On rumors, hoaxes, and social media

For a change, I feel it is time that I write an entry about something I did that wound up making me look dumb, or at least below my usual level of intelligence. To be fair about it, I was not the only one to fall for it.

There was an incident among my Facebook friends where someone cheerily spread a hoax involving the Facebook group “Becoming a Father or Mother Was the Greatest Gift of My Life.” This particular variant of the well-documented hoax was falsely attributed to Mike Woods, a news reporter for Fox 5 WNYW in New York City, who in fact did not report this story.

Yet, the person in question passed it along with no verification under the guise of “better safe than sorry.” It takes literally minimal effort to verify the veracity of something of this nature, and all one needs to remember is snopes.com and one’s favorite Web search engine, usually one of Ask.com, Bing, Google, or Yahoo.

In that discussion I said something too good to remain confined to Facebook and eventually disappear, so I’ll repost it here:

A lot of the other hoaxes cite “someone at (IBM/Apple/Intel).” One does surprisingly well to assume it’s the janitor until and unless that “someone” is identified by name and position within the company.

Fast forward to Saturday night/Sunday morning, when rumors of the passing of Ronnie James Dio began to circulate on Twitter.
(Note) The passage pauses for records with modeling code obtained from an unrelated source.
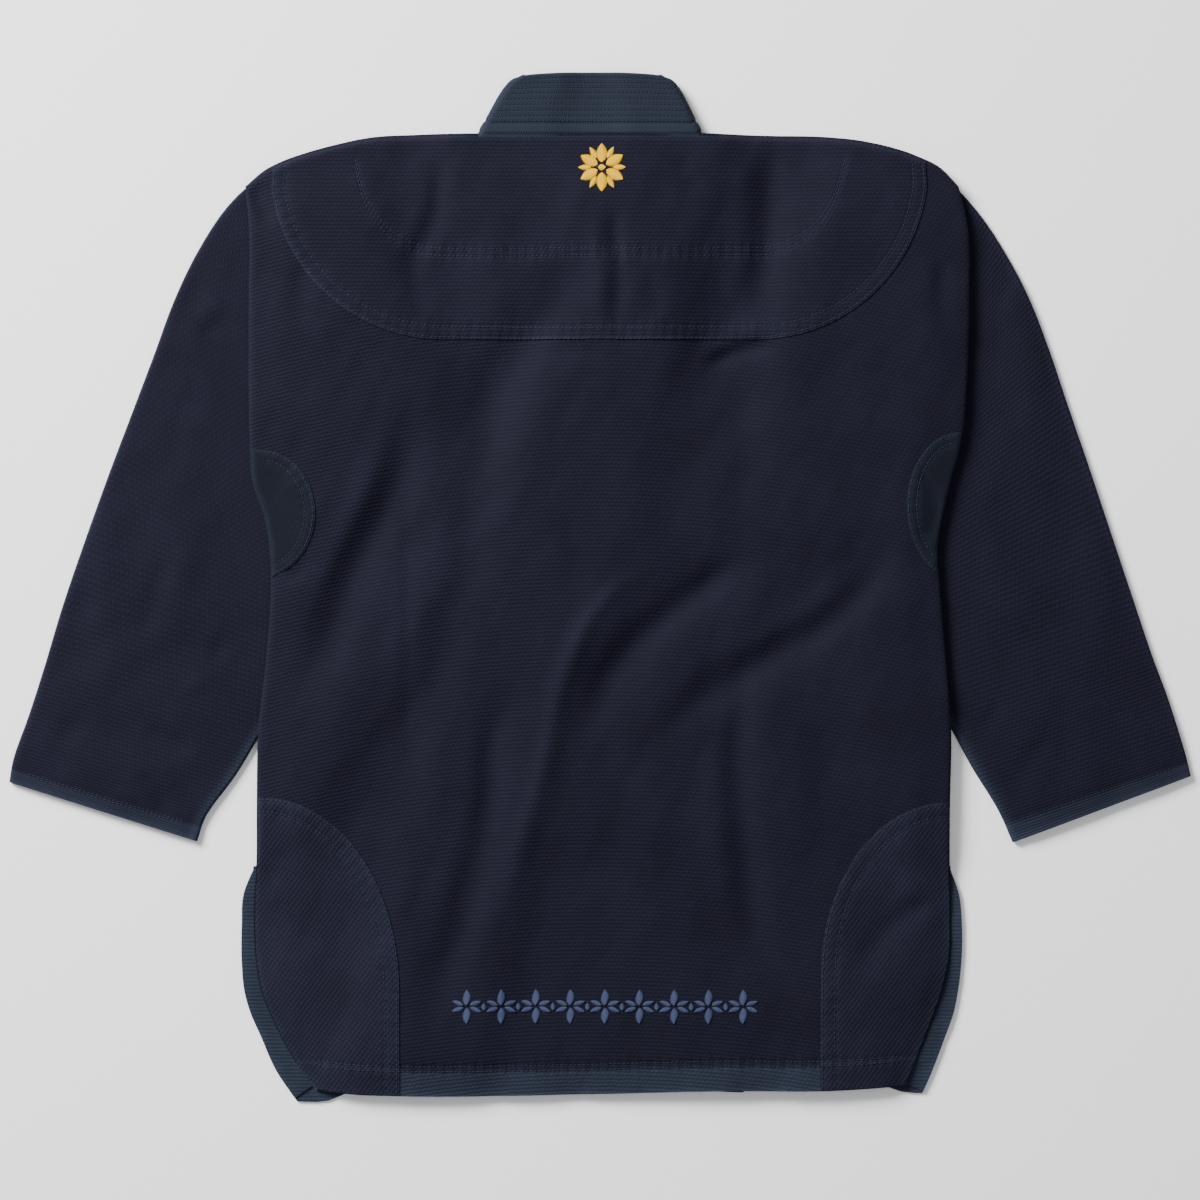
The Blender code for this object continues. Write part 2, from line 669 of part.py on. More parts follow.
def prism(name, outline, cutters):
    """Upright block over a closed plan outline, for keeping one region of a sheet."""
    curve = bpy.data.curves.new(name, "CURVE")
    curve.dimensions = "2D"
    curve.fill_mode = "BOTH"
    curve.extrude = HIGH / 2 * MM
    spline = curve.splines.new("POLY")
    spline.points.add(len(outline) - 1)
    for point, (x, y) in zip(spline.points, outline):
        point.co = (x * MM, y * MM, 0.0, 1.0)
    spline.use_cyclic_u = True
    source = bpy.data.objects.new(name, curve)
    cutters.objects.link(source)
    mesh = bpy.data.meshes.new_from_object(source.evaluated_get(bpy.context.evaluated_depsgraph_get()))
    bm = bmesh.new()
    bm.from_mesh(mesh)
    bmesh.ops.remove_doubles(bm, verts=bm.verts, dist=0.00001)
    bmesh.ops.recalc_face_normals(bm, faces=bm.faces)
    bm.to_mesh(mesh)
    bm.free()
    bpy.data.objects.remove(source, do_unlink=True)
    block = bpy.data.objects.new(name, mesh)
    block.hide_render = True
    block.display_type = "WIRE"
    cutters.objects.link(block)
    return block


def sewn_on(name, panel, outline, colour, group, cutters):
    """Piece sewn on the panel: the panel's own points moved out, kept inside an outline."""
    moved = panel + grid_normals(panel) * (SEAM_GAP + PATCH)
    xs, ys = zip(*outline)
    near = ((moved[:, :, 0] > min(xs) - FAR) & (moved[:, :, 0] < max(xs) + FAR)
            & (moved[:, :, 1] > min(ys) - FAR) & (moved[:, :, 1] < max(ys) + FAR))
    rows, columns = np.where(near.any(axis=1))[0], np.where(near.any(axis=0))[0]
    region = moved[rows[0]:rows[-1] + 1, columns[0]:columns[-1] + 1]
    piece = add_wall(grid_object(name, region, colour, group), PATCH)
    keep = piece.modifiers.new("outline", "BOOLEAN")
    keep.operation = "INTERSECT"
    keep.object = prism(name + "_outline", outline, cutters)
    return piece


def yoke_outline():
    left, right = YOKE_CORNERS
    bottom = arc(left, 188, 270) + arc(right, 270, 352)
    return bottom + [(bottom[-1][0], left.y + FAR), (bottom[0][0], left.y + FAR)]


def make_jacket():
    clear_scene()
    group = collection("gi_jacket")
    cutters = collection("cutters")
    floor = Floor()

    for name, table, folds in (("sleeve_left", SLEEVE_LEFT, SLEEVE_LEFT_FOLDS),
                               ("sleeve_right", SLEEVE_RIGHT, SLEEVE_RIGHT_FOLDS)):
        floor.lay(make_sleeve(name, table, folds, group))

    for side, fold in (("left", FOLD_LEFT), ("right", FOLD_RIGHT)):
        lapel = make_lapel("lapel_" + side, fold, HEM_FRONT_Y, floor, group)
        floor.lay(make_front(side, floor, group))
        floor.lay(lapel)
    floor.lay(make_neck(group), NECK_SEAM_Y)
    for side in ("left", "right"):
        floor.lay(make_tape(side, floor, group))

    panel = back_points(floor)
    add_wall(grid_object("back_panel", panel, NAVY_CLOTH, group), CLOTH)

    sewn_on("shoulder_yoke", panel, yoke_outline(), NAVY_CLOTH, group, cutters)
    sewn_on("armpit_patch_left", panel, arc(ARMPIT_LEFT, 0, 324), TEAL_NAVY, group, cutters)
    sewn_on("armpit_patch_right", panel, arc(ARMPIT_RIGHT, 0, 324), TEAL_NAVY, group, cutters)
    hem_y = BACK_HEM[0].y - FAR
    for name, corner, stop in (("skirt_patch_left", SKIRT_LEFT, 0), ("skirt_patch_right", SKIRT_RIGHT, 180)):
        curve = arc(corner, 90, stop)
        outer_x = corner.x + math.copysign(FAR, corner.x)
        outline = [(outer_x, curve[0][1])] + curve + [(curve[-1][0], hem_y), (outer_x, hem_y)]
        sewn_on(name, panel, outline, NAVY_CLOTH, group, cutters)


make_jacket()
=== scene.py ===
"""Jiu-jitsu gi jacket, laid flat on its front with its back up: cloth, seams, stitching and embroidery."""

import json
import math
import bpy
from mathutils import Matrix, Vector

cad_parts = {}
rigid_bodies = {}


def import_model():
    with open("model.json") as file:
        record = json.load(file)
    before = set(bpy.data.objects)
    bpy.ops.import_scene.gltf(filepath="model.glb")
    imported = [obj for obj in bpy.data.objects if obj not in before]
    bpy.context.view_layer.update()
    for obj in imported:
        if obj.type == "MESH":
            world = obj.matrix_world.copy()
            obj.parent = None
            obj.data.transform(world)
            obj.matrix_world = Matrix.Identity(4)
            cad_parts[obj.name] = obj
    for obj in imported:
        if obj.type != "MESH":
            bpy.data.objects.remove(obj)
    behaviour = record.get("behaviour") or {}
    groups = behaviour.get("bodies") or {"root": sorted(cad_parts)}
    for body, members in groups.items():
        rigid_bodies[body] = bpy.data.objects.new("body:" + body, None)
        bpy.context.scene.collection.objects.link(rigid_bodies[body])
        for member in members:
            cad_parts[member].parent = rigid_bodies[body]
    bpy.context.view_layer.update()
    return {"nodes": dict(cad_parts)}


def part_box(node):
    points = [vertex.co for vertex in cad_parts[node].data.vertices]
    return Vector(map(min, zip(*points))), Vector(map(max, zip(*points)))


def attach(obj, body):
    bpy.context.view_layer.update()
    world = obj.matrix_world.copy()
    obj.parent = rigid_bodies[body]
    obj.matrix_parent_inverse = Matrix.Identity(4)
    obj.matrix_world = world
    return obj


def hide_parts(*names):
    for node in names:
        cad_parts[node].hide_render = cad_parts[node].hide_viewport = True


bl_info = {
    "name": "Jiu-jitsu Gi Jacket",
    "version": (1, 0, 0),
    "blender": (4, 5, 0),
    "location": "View3D > Sidebar > Gi Jacket",
    "description": "Builds the cloth, stitching and embroidery of a jiu-jitsu gi jacket laid flat",
    "category": "Object",
}

from collections import namedtuple

import bpy
import numpy as np
from mathutils import Vector
from mathutils.bvhtree import BVHTree

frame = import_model()

MM = 0.001

Sides = namedtuple("Sides", "y left right")
Edge = namedtuple("Edge", "x y")
Ring = namedtuple("Ring", "outer_x outer_y inner_x inner_y")
Crease = namedtuple("Crease", "path half_width rise")
Ellipse = namedtuple("Ellipse", "x y across along")

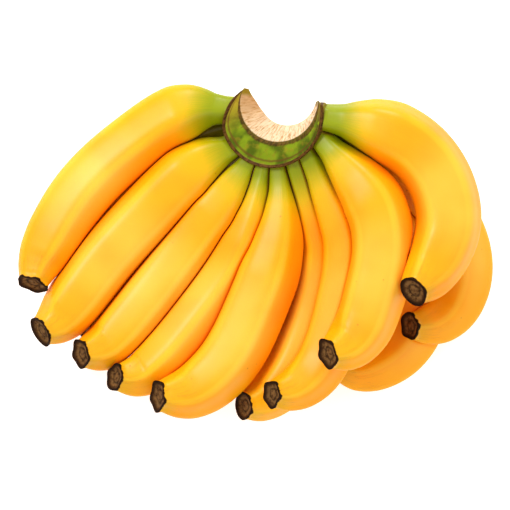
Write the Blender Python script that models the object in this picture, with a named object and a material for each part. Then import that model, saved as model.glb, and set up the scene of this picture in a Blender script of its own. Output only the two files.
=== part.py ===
"""A hand of ripe bananas: one crown, cut from its stalk, and the two rows of fruit that grew from it.

The hand lies on its back with the tips up. Units are metres, +Z is up. The origin is on the floor under
the middle of the hand, +X runs across the fan of fruit and +Y points to the crown's side of it.
"""

import math
from collections import namedtuple

import bpy
import numpy as np

MM = 0.001

# The crown is a C-shaped cushion round the stalk's axis, which leans out of the upright.
STALK_LEAN = math.radians(25)
STALK_LEAN_HEADING = math.radians(225)
CROWN_MIDDLE = np.array((10.1, 89.9, 80.0)) * MM
CROWN_HEIGHT = 31 * MM
WALL_RADIUS = 34 * MM
CROWN_SECTIONS = 40

# Each edge of the crown in plan: its centre, its first and last angle, and its radius along the C
Edge = namedtuple("Edge", "centre first last shares radii")
RIM = Edge((10.1, 89.9), 141, 371.5, (0, 0.12, 0.25, 1), (26.5, 30.7, 34, 33.5))
CUT_NEAR = Edge((14.1, 98.6), 156, 362.8, (0, 0.1, 0.9, 1), (24.8, 25.3, 25.3, 26.4))
CUT_FAR = Edge((20.8, 103.9), 171, 345.5, (0, 0.12, 0.25, 1), (26.3, 20.7, 18.7, 18.6))
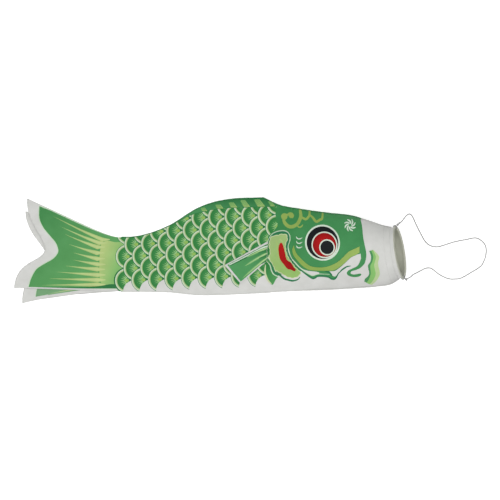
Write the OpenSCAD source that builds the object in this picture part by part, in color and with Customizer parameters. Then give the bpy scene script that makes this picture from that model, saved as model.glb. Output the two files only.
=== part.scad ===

I waited until what I thought was a reputable source (in this case, metalunderground.com) reported it, then posted it to my Twitter account as confirmed. At that time, Ronnie was still alive and his wife was trying to counteract the then-false rumors that he had passed away. As soon as I found out the news was in fact untrue, I tweeted a correction, going as far as to send a direct message on Twitter to someone who expressed dismay at my report. This was at around 2am Houston time.

Of course, Ronnie passes away for real at 7:45am that morning, the news outlets all report it that day. Not surprisingly, I really feel like an idiot, but I take consolation in knowing that several otherwise reliable news outlets (including a Houston Press music reporter) fell for the initial bogus death report as well. And maybe I was a bit too hasty to pass along the news, and should have waited for a more credible confirmation. I also misreported it as a hoax, when in fact a more accurate statement would have been a premature death report and/or an exaggeration of Ronnie’s true condition. Then again, when I’m this far from the source, I can’t tell the two apart.

The lessons we can all take away from this?

  1. Don’t be too quick to pass along news. Consider your sources carefully before passing something along. When in doubt, check it out first. Snopes.com, search engines, reputable news sites, even trusted friends if you know they do not just pass along any old rumor.
  2. In the age of social media, news travels that much faster. It also means rumors can travel that much faster. Think before you hit send.
  3. We all make mistakes.
  4. Don’t exaggerate the condition of someone near death, especially someone famous. It may get picked up and turned into a rumor.